Du GIEC à Pierre Rabhi

A l’issue de ces années «sabbatiques», Mat est au top de sa forme. En 2013, il décide pourtant de reprendre ses études en science et ingénierie de l’environnement à l’EPFL en parallèle du freeride. «La bulle du snowboard pro, riche en valeurs hédonistes, ne me correspondait pas, moi qui suis du genre à penser au lendemain et à ne pas sabrer le Champagne pour un rien…» Ce chemin réveille en lui une «fibre écologique de famille, mais pas conscientisée jusque-là». Des discussions avec son frère, qui l’a précédé en géoscience à l’uni, boostent cette «conversion». Laquelle est riche en chiffres, en faits, en rapports du GIEC, ou en idées philosophiques de Pierre Rabhi, mais se résume simplement ainsi: «Je générais un bilan carbone démesuré pour aller chasser de la bonne neige, devenant précisément de plus en plus rare à cause du réchauffement climatique et du CO2… C’était un cercle vicieux et absurde.»A l’uni, baigné dans un milieu très militant, il continue à aller rider, en train, mais sans encore valoriser cette manière de faire dans ses films. En master, il perd son principal sponsor, mais a «toujours la fibre» et en dégotte d’autres partageant ses valeurs. En 2018 sort le film

A l’uni, baigné dans un milieu très militant, il continue à aller rider, en train, mais sans encore valoriser cette manière de faire dans ses films. En master, il perd son principal sponsor, mais a «toujours la fibre» et en dégotte d’autres partageant ses valeurs. En 2018 sort le film Shelter, où chaque séquence a été tournée en utilisant les transports publics et le splitboard. Jeremy Jones apparaît dans le film. Ce rider étasunien est le premier à avoir su imposer le thème du réchauffement climatique dans son milieu via son association «Protect Our Winters».

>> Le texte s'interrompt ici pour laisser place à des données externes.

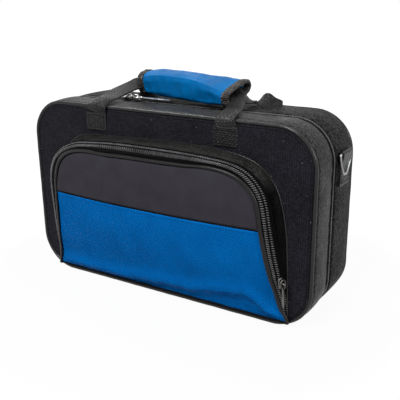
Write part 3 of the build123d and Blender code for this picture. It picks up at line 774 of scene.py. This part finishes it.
def grip_point(x, degrees, grow):
    """Points on the grip's surface, grown by an amount. Its rear edge stays at the flap's hinge."""
    _, _, half_width, half_height, _ = grip_shape(x)
    from_rear = np.mod(degrees + 180, 360) - 180
    degrees = degrees - 11 * np.abs(x / grip_x[-1]) ** 3 * bell(from_rear, 0, 40)

    def section(turn):
        power = np.where(np.cos(turn) < 0, 0.52, 0.75)  # the front is squarer than the rear
        return half_width * squared(np.cos(turn), power), half_height * squared(np.sin(turn), power)

    turn = np.radians(degrees)
    along, above = section(turn)
    next_along, next_above = section(turn + 0.02)
    last_along, last_above = section(turn - 0.02)
    out = unit(stack(next_above - last_above, last_along - next_along))
    return grip_local(x, along + grow * out[..., 0], above + grow * out[..., 1])


def padded_sleeve(name, turn_from, turn_to, seed):
    """A padded length of the wrap, between its long edges, dented where the hand has pressed it."""
    turn = np.linspace(turn_from, turn_to, 56)
    x = sleeve_end * along_sleeve
    from_edge = np.minimum(turn - turn_from, turn_to - turn) * 0.35
    from_end = sleeve_end - np.abs(x)
    full = (1 - 0.8 * np.exp(-from_end / 4)) * (1 - 0.8 * np.exp(-from_edge / 1.5))
    creases = 0.9 * ripple(seed, x, turn * 0.3, 40) + 0.45 * ripple(seed + 2, x * 0.6, turn * 0.3, 14)
    gathers = 0.3 * ripple(seed + 4, turn * 0.35, 0 * x, 7) * np.exp(-from_end / 7)
    ridge = 0.8 * bell(turn, 136, 7)
    dents = 1.3 * ripple(seed + 6, x, turn * 0.5, 22) * bell(turn, 186, 26)
    swell = 0.6 * full + (creases * 0.7 + ridge + dents) * full + gathers - 1.0 * np.exp(-from_edge / 0.8)
    outer = grip_point(x, turn, swell)
    inner = grip_point(x, turn[::-1], -wrap_thickness)
    return rod(name, np.concatenate([outer, inner], 1))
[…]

Convaincre le grand public

C’est un tournant qui propulse Mat Schaer du milieu dit «core» au grand public face à qui il distille ses arguments fort de sa crédibilité d’ingénieur. «Il faut incarner le changement. Je me suis imposé des contraintes qui m’ont permis de redécouvrir les trésors de nos Alpes plutôt que d’aller rider au Japon. Désormais, je fais tout en transport public, avec le splitboard ou à pied, et je passe de belles nuits en cabane.» Aujourd’hui, le Genevois quitte par exemple son domicile sa planche sur le sac de nuit alors que la neige tombe encore. «Le tout pour être dans la pente convoitée au bon moment et au final constater que la neige a peut-être déjà tourné ou au contraire qu’elle est excellente comme espéré. C’est une tout autre démarche. Un plaisir immense. J’étais un freerider de station professionnel. Je suis devenu un randonneur et un alpiniste amateur.»

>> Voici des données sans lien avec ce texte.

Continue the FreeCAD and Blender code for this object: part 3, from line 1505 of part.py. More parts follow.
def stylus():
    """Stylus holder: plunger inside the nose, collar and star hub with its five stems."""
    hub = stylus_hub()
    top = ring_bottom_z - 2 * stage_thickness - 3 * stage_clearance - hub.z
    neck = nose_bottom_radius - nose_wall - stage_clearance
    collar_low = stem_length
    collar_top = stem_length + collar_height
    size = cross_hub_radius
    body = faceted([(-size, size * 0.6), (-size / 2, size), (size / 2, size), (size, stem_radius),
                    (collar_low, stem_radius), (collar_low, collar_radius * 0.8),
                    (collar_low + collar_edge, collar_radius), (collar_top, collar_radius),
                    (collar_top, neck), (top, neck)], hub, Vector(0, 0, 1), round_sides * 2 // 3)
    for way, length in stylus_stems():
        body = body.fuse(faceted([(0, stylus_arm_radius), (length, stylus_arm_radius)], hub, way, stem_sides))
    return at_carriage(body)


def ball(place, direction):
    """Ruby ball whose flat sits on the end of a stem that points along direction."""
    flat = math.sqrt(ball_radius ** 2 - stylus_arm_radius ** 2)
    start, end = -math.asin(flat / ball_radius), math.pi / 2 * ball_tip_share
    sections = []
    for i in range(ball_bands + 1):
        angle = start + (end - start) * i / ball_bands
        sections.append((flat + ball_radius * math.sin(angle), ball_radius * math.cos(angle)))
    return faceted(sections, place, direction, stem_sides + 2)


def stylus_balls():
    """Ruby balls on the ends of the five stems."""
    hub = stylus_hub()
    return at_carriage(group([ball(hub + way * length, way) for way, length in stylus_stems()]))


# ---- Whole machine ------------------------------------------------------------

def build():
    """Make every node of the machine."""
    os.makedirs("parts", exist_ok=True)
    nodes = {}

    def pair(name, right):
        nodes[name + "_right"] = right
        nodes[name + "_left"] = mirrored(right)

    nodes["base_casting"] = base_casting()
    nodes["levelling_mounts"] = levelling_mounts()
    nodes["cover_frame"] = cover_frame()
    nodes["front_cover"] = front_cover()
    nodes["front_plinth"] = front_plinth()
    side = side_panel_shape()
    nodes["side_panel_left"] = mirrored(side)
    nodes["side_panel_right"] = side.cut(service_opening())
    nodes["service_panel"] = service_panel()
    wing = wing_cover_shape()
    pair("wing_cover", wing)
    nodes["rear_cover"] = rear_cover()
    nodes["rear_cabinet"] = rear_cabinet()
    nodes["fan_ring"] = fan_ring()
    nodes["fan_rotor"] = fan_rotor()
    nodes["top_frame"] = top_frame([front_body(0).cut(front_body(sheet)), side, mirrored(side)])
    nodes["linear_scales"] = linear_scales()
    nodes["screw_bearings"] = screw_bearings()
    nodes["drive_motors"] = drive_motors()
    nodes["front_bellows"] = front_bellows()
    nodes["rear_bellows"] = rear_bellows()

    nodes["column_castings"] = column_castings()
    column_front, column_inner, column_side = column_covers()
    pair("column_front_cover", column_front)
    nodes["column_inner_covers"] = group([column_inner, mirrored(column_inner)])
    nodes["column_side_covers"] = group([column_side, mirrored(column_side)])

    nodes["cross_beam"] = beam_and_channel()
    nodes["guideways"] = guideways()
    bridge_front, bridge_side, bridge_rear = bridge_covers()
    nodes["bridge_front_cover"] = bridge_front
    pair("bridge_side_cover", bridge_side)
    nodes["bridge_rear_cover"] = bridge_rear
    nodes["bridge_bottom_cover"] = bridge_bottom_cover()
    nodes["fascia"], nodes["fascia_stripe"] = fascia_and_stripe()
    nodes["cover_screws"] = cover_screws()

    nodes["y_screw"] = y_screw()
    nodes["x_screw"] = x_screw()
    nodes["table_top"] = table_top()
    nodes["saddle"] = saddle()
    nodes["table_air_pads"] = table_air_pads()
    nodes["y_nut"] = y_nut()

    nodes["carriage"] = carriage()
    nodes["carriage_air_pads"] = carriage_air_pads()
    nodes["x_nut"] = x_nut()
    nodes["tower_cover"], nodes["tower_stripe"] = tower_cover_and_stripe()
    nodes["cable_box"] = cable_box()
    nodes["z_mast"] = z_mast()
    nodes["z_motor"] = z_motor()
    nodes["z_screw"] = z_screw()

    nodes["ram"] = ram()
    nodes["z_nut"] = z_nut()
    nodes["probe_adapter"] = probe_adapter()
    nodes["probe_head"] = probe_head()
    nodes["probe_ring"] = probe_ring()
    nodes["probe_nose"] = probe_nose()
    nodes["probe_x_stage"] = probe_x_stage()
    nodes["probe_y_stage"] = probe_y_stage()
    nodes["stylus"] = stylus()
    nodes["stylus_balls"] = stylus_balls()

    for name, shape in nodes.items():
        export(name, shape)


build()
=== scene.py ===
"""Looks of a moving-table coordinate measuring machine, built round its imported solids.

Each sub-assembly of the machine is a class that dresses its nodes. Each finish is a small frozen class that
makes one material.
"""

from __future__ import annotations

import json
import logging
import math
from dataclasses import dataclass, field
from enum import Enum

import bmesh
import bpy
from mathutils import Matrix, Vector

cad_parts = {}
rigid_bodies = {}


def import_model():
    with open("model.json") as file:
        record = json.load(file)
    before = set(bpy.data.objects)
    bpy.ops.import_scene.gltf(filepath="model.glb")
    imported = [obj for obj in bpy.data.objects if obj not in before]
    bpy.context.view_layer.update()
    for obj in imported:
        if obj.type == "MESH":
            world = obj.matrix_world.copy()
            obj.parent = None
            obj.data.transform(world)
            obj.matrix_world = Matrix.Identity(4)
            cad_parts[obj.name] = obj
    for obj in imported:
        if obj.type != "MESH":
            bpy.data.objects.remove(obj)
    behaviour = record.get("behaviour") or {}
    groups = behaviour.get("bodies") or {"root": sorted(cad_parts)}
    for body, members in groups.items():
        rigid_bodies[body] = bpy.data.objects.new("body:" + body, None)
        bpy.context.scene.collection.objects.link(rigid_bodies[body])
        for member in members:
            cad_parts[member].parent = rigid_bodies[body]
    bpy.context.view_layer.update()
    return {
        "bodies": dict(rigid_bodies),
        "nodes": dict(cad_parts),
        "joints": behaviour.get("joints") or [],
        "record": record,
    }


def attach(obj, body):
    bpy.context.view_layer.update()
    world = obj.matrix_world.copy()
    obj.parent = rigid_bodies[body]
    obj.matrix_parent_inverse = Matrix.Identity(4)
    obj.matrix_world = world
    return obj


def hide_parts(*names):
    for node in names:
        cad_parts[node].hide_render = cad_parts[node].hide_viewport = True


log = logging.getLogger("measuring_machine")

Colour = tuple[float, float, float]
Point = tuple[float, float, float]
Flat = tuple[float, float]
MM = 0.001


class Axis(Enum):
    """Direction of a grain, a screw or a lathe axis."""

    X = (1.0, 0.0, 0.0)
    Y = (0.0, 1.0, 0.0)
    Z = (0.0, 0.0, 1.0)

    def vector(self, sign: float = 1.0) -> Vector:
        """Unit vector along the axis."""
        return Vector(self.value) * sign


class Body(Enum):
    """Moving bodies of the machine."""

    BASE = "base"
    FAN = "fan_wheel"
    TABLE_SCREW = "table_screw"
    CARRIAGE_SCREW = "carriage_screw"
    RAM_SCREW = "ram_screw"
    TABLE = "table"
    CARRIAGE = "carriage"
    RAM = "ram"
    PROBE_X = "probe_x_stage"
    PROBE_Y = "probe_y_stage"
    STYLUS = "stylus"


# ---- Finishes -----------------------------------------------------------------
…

Une vidéo le montrant échappant de peu à une énorme avalanche a fait récemment un mauvais buzz. Le Genevois l’avait pourtant partagée au départ avec un long texte mêlant prévention pédagogique et science. Au-delà de cette mauvaise expérience, le trentenaire est bien conscient que son militantisme peut en lasser ou braquer certains. «Alors je dose, même si j’aime aussi challenger notre industrie et tenter de fédérer tous les acteurs de la montagne, du guide au petit jeune qui passe tout son temps sur les snowparks, pour être ensemble acteurs du changement. Je milite pour des changements systémiques et structurels à large échelle, car c’est ainsi qu’on pourra efficacement lutter contre les crises écologiques.»

L’objectif semble en partie atteint. «Avant, il n’y avait pas un film sans un plan de mec en train de conduire son 4×4 ou une dépose d’hélico, comme si c’était inhérent à notre discipline. Montrer un rider voyager en train était ringard et c’est devenu cool. Deux mondes se superposent aujourd’hui, et je crois que le nouveau finira par enterrer l’ancien…»

Pour visionner le film Schelter:

https://www.youtube.com/watch?v=7UxrpX2lroQ ((bitte QR-Code))

Montagne et protection du climat

Protect our Winters est une organisation à but non lucratif qui se consacre à la protection du climat en montagne. Elle est née dans le sillage de l’engagement du snowboardeur américain Jeremy Jones. En 2007, ce dernier a décidé d’allier sa passion pour la montagne et la protection du climat. C’est ainsi qu’il a fondé aux Etats-Unis une organisation qui s’engage explicitement pour la communauté outdoor tout en étant portée par elle. Protect our Winters compte plus de 200 ambassadrices et ambassadeurs dans le monde entier. En Suisse, ils sont 22, et Mathieu Schaer en fait partie.